The vertical communication system is based on the Duro vehicle which was proposed to the competitors because no other vehicle has the configuration to take the system and still be transportable by air.
The matter has been extensively investigated within and outside the EC and no equivalent vehicle of sufficient size is available. However, the vehicle will be sourced through a British distributor and spares will be purchased accordingly.
I join the hon. Gentleman in his congratulations to Swan Hunter. The news was excellent and I wish the yard a long and successful future. Its apprentices were mentioned, and that afforded me particular pleasure.
I must mention ro-ro ferries. The Opposition have created a smokescreen to try to conceal what is a good deal. We should not forget that as this is a PFI project, we are talking about a whole life cost. It will cost more than £900 million during its life, and there is no doubt that that offers a staggering saving over any of the other options. I suspect that that is why the previous Government intended to go down exactly the same route.
The ships will be built in Germany, not Poland. However, I do not see why we should object to Poles building them, as many hon. Members hope to welcome Poland into the EC. We should not forget that had we taken any other route, the cost would have been greater, and that would have meant less money to spend on something else.

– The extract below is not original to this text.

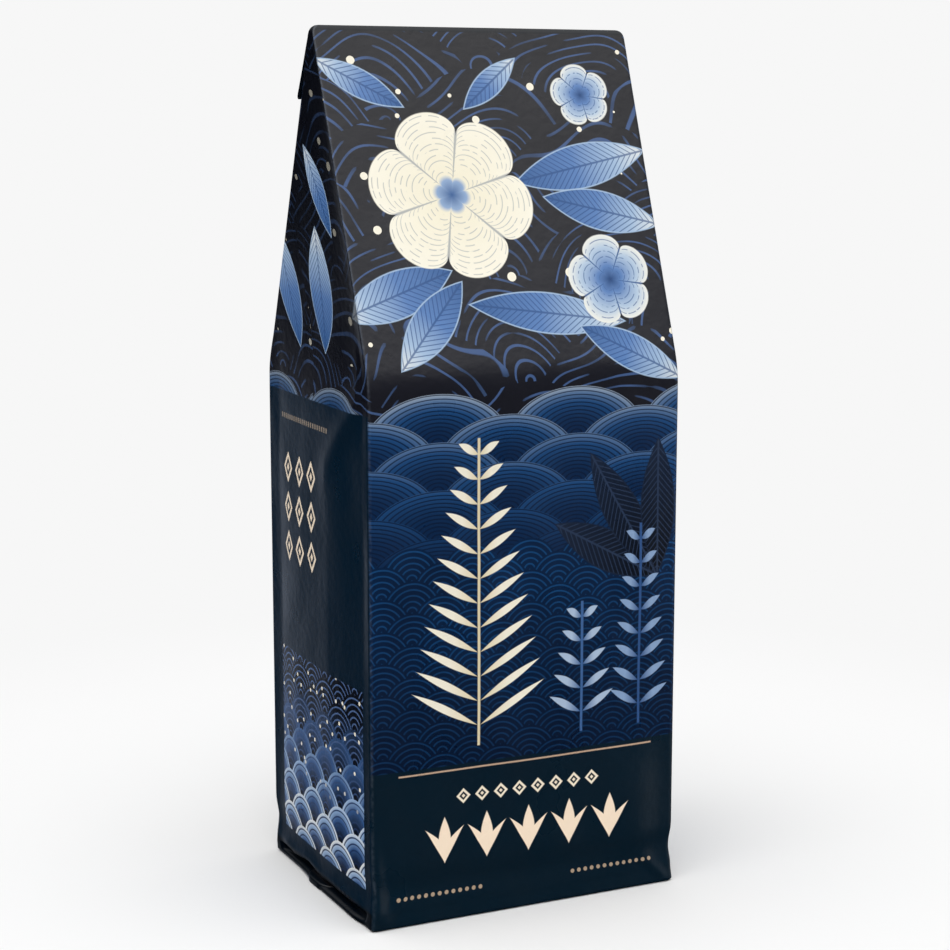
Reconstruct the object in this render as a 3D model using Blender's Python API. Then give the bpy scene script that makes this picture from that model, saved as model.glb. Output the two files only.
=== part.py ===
"""A filled and shut side-gusset coffee bag.

It stands on its folded base, and its flattened top is folded over to the back. X runs across the
front panel, Y from the front panel to the back one, and Z up from the base.
"""

from math import atan2, cos, pi, sin, sqrt

import bmesh
import bpy

# Sizes of the whole bag, in metres
WIDTH = 0.0856
DEPTH = 0.0678
RIDGE_WIDTH = 0.0876
RIDGE_Z = 0.221
RIDGE_THICKNESS = 0.002
SHOULDER_Z = 0.136
SHOULDER_ROUNDING = 0.004
EDGE_RADIUS = 0.0014

# How far the beans push the panels out, and how far the waist above the base draws in
FRONT_BULGE = 0.0008
GUSSET_BULGE = 0.0007
WAIST_Z = 0.009
WAIST_REACH = 0.007
WAIST_DRAW = 0.0005

# The side gusset: a bent strip along each edge, diagonal creases below the shoulder and a dish above
STRIP_WIDTH = 0.0055
CREASE_DROP = 0.022
CREASE_REACH = 0.012
DISH_DEPTH = 0.0014
TUCK_DEPTH = 0.0024

# The base: a rounded foot, and the dark fold where the gusset film tucks in above it
FOOT_RADIUS = 0.0012
FOLD_LOW = 0.0016
FOLD_HIGH = 0.0046
FOLD_LIP = 0.0005
FOLD_DEPTH = 0.0026
FOLD_LENGTH = 0.052

# The base seal lies flat towards the back, between two shallow hollows of the base
SEAL_FRONT = -0.002
SEAL_BACK = 0.0105
HOLLOW_DEPTH = 0.0008
HOLLOW_WIDTH = 0.072
HOLLOW_REACH = 0.027

# The flap of the folded top, which springs away from the back panel
FLAP_LENGTH = 0.0184
FLAP_THICKNESS = 0.0014
FLAP_LEAN = 0.53
FLAP_WIDTH = 0.0874

# How finely a section is divided
PANEL_STEPS = 12
GUSSET_STEPS = 12
CORNER_STEPS = 2


def smooth_step(value):
    """Runs from 0 to 1 with level ends."""
    held = min(max(value, 0.0), 1.0)
    return held * held * (3 - 2 * held)


def rounded_ramp(value, rounding):
    """Zero below, the value itself above, and a round bend between."""
    if value <= -rounding:
        return 0.0
    if value >= rounding:
        return value
    return (value + rounding) ** 2 / (4 * rounding)


def between(low, high, count):
    """Evenly spaced heights from low to high, without the last."""
    return [low + (high - low) * step / count for step in range(count)]


def half_depth(z):
    """From the middle of the bag to the front edge of a gusset."""
    slope = (DEPTH - RIDGE_THICKNESS) / 2 / (RIDGE_Z - SHOULDER_Z)
    straight = DEPTH / 2 - slope * rounded_ramp(z - SHOULDER_Z, SHOULDER_ROUNDING)
    return straight - waist(z) - foot_inset(z) - ridge_inset(z)


def half_width(z):
    """From the middle of the bag to an edge of the front panel."""
    spread = (RIDGE_WIDTH - WIDTH) / 2 * max(z - SHOULDER_Z, 0.0) / (RIDGE_Z - SHOULDER_Z)
    return WIDTH / 2 + spread - waist(z) - foot_inset(z) - ridge_inset(z)


def waist(z):
    """The film draws in just above the base corners."""
    return WAIST_DRAW * (1 - smooth_step(abs(z - WAIST_Z) / WAIST_REACH))


def foot_inset(z):
    """The round edge where the panels turn under."""
    rise = max(FOOT_RADIUS - z, 0.0)
    return FOOT_RADIUS - sqrt(FOOT_RADIUS**2 - rise**2)


def ridge_inset(z):
    """The round fold at the very top."""
    radius = RIDGE_THICKNESS * 0.45
    rise = max(z - RIDGE_Z + radius, 0.0)
    return (radius - sqrt(radius**2 - rise**2)) * 0.8


def panel_relief(z, across):
    """How far the front or back panel stands out; across runs from -1 to 1."""
    filled = smooth_step(z / 0.02) * (1 - smooth_step((z - SHOULDER_Z) / 0.06))
    return FRONT_BULGE * filled * (1 - across**2)


def gusset_relief(z, along):
    """How far a gusset stands out; along runs from -1 at the front to 1 at the back."""
    half = half_depth(z)
    inwards = half * (1 - abs(along))
    middle = 1 - along**2
    crease_z = SHOULDER_Z - CREASE_DROP * (1 - abs(along))
    above = smooth_step((z - crease_z) / CREASE_REACH)
    upwards = max(z - SHOULDER_Z, 0.0) / (RIDGE_Z - SHOULDER_Z)
    tucked = DISH_DEPTH + (TUCK_DEPTH - DISH_DEPTH) * upwards
    narrow = min(half / 0.006, 1.0)
    relief = GUSSET_BULGE * (1 - above) * smooth_step(inwards / STRIP_WIDTH) * smooth_step(z / 0.02)
    relief -= tucked * above * middle * narrow
    return relief - base_fold(z, along)


def base_fold(z, along):
    """The dark fold above the foot, deepest in the middle of the gusset."""
    opening = smooth_step((z - FOLD_LOW) / FOLD_LIP) * smooth_step((FOLD_HIGH - z) / FOLD_LIP)
    reach = abs(along) * half_depth(z) / (FOLD_LENGTH / 2)
    return FOLD_DEPTH * opening * sqrt(max(1 - min(reach, 1.0) ** 2, 0.0))


def section_points(z):
    """One level section of the bag, counter-clockwise from the left end of the front panel."""
    wide = half_width(z)
    deep = half_depth(z)
    radius = min(EDGE_RADIUS, deep * 0.6)
    points = []
    for side in (-1, 1):
        for step in range(PANEL_STEPS + 1):
            across = -1 + 2 * step / PANEL_STEPS
            x = across * (wide - radius)
            y = deep + panel_relief(z, across)
            points.append((-side * x, side * y))
        points += corner_points(-side * (wide - radius), side * (deep - radius), radius, side * pi / 2)
        for step in range(GUSSET_STEPS + 1):
            along = -1 + 2 * step / GUSSET_STEPS
            x = wide + gusset_relief(z, along)
            y = along * (deep - radius)
            points.append((-side * x, -side * y))
        turned = 0.0 if side < 0 else pi
        points += corner_points(-side * (wide - radius), -side * (deep - radius), radius, turned)
    return [(x, y, z) for x, y in points]


def corner_points(x, y, radius, start):
    """The inner points of a quarter round about (x, y), turning on from start."""
    turns = [start + pi / 2 * step / CORNER_STEPS for step in range(1, CORNER_STEPS)]
    return [(x + radius * cos(turn), y + radius * sin(turn)) for turn in turns]


def section_heights():
    """Close together at the base fold, the shoulder and the ridge, and wide apart between."""
    foot = between(0.0, FOOT_RADIUS, 3) + [FOOT_RADIUS, FOLD_LOW, FOLD_LOW + FOLD_LIP]
    fold = [FOLD_HIGH - FOLD_LIP, FOLD_HIGH]
    waist_rows = between(FOLD_HIGH + 0.0015, WAIST_Z + WAIST_REACH, 4)
    body = between(WAIST_Z + WAIST_REACH, SHOULDER_Z - CREASE_DROP, 9)
    shoulder = between(SHOULDER_Z - CREASE_DROP, SHOULDER_Z + 2 * SHOULDER_ROUNDING, 11)
    wedge = between(SHOULDER_Z + 2 * SHOULDER_ROUNDING, RIDGE_Z - 0.002, 10)
    ridge = [RIDGE_Z - 0.002, RIDGE_Z - 0.0009, RIDGE_Z - 0.0004, RIDGE_Z]
    return foot + fold + waist_rows + body + shoulder + wedge + ridge


def loft(mesh, sections):
    """Joins each section to the next and closes both ends."""
    rings = [[mesh.verts.new(point) for point in section] for section in sections]
    count = len(rings[0])
    for lower, upper in zip(rings, rings[1:]):
        for here in range(count):
            after = (here + 1) % count
            mesh.faces.new((lower[here], lower[after], upper[after], upper[here]))
    mesh.faces.new(reversed(rings[0]))
    mesh.faces.new(rings[-1])


def finished_object(name, mesh, collection):
    """Turns the faces outwards and puts the shape in its collection."""
    bmesh.ops.recalc_face_normals(mesh, faces=mesh.faces)
    data = bpy.data.meshes.new(name)
    mesh.to_mesh(data)
    mesh.free()
    item = bpy.data.objects.new(name, data)
    collection.objects.link(item)
    return item


def film_material():
    """Satin printed packing film, dark blue all over in this plain model."""
    material = bpy.data.materials.new("printed_film")
    material.use_nodes = True
    shader = material.node_tree.nodes["Principled BSDF"]
    shader.inputs["Base Color"].default_value = (0.012, 0.028, 0.062, 1)
    shader.inputs["Roughness"].default_value = 0.42
    shader.inputs["Metallic"].default_value = 0.0
    return material


def bag_body(collection):
    """The filled body up to the ridge."""
    mesh = bmesh.new()
    loft(mesh, [section_points(z) for z in section_heights()])
    return finished_object("bag", mesh, collection)


def flap_outline():
    """The flap's profile from the ridge down its outer face and back up its inner one."""
    angle = atan2(1, FLAP_LEAN)
    down = (cos(angle), -sin(angle))
    out = (sin(angle), cos(angle))
    top = (RIDGE_THICKNESS / 2, RIDGE_Z - 0.0006)
    half = FLAP_THICKNESS / 2
    outline = [(0.0, RIDGE_Z - 0.0003), top]
    middle = [value + FLAP_LENGTH * way - half * side for value, way, side in zip(top, down, out)]
    for step in range(5):
        turn = pi * step / 4
        reach = [half * (sin(turn) * way + cos(turn) * side) for way, side in zip(down, out)]
        outline.append((middle[0] + reach[0], middle[1] + reach[1]))
    return outline + [(0.0, RIDGE_Z - 0.0035)]


def folded_flap(collection):
    """The folded top hangs behind the back panel, a little narrower than the ridge."""
    mesh = bmesh.new()
    ends = [mesh.verts.new((-FLAP_WIDTH / 2, y, z)) for y, z in flap_outline()]
    face = mesh.faces.new(ends)
    pulled = bmesh.ops.extrude_face_region(mesh, geom=[face])["geom"]
    moved = [item for item in pulled if isinstance(item, bmesh.types.BMVert)]
    bmesh.ops.translate(mesh, verts=moved, vec=(FLAP_WIDTH, 0, 0))
    return finished_object("flap_guide", mesh, collection)


def base_hollow(name, near, far, collection):
    """A shallow hollow in the base beside the seal, which keeps the foot and the seal level."""
    mesh = bmesh.new()
    bmesh.ops.create_cube(mesh, size=1)
    bmesh.ops.scale(mesh, verts=mesh.verts, vec=(HOLLOW_WIDTH, far - near, 2 * HOLLOW_DEPTH))
    bmesh.ops.translate(mesh, verts=mesh.verts, vec=(0, (near + far) / 2, 0))
    return finished_object(name, mesh, collection)


def add_boolean(item, guide, operation):
    """Joins or cuts with a guide shape that doesn't count as a piece."""
    guide.hide_render = True
    guide.display_type = "WIRE"
    modifier = item.modifiers.new(guide.name, "BOOLEAN")
    modifier.operation = operation
    modifier.object = guide


def new_collection(name):
    collection = bpy.data.collections.new(name)
    bpy.context.scene.collection.children.link(collection)
    return collection


def build():
    for item in list(bpy.data.objects):
        bpy.data.objects.remove(item)
    parts = new_collection("coffee_bag")
    guides = new_collection("guides")
    bag = bag_body(parts)
    bag.data.materials.append(film_material())
    add_boolean(bag, folded_flap(guides), "UNION")
    add_boolean(bag, base_hollow("front_hollow", -HOLLOW_REACH, SEAL_FRONT, guides), "DIFFERENCE")
    add_boolean(bag, base_hollow("back_hollow", SEAL_BACK, HOLLOW_REACH, guides), "DIFFERENCE")


build()
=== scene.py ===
"""A printed side-gusset coffee bag, filled and folded shut, on a pale studio floor.

Lengths are millimetres of the real bag, and a piece is brought to metres as it is finished.
"""

from math import cos, exp, hypot, pi, radians, sin, sqrt

import bmesh
import bpy
from mathutils import Euler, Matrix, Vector, noise


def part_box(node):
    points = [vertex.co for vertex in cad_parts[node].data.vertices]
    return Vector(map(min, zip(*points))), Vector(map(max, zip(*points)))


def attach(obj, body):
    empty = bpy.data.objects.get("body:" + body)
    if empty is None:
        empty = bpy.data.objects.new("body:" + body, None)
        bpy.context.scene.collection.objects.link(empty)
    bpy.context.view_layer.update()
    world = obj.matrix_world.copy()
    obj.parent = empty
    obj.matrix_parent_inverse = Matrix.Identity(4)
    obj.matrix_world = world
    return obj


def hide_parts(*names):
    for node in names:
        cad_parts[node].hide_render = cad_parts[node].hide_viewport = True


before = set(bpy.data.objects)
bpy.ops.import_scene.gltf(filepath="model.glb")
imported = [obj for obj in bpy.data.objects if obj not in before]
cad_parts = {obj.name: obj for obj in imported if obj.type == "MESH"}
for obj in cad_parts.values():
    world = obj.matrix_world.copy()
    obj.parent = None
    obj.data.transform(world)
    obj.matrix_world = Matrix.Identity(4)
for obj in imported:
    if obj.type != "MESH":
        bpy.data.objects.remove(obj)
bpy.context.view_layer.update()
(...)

I have the greatest of sympathy with those who will lose their jobs as a result of the decision on Bowman. We are aware of the problems that have been raised about Vospers, and we are considering them. So far, they are not sufficient to cause us anxiety. I believe that hon. Members are becoming over-anxious, but we will consider the matter closely. The problem with the contracting system is that one has to trust the system. We do not simply rely on people's word; we include checks to ensure that it is implemented properly.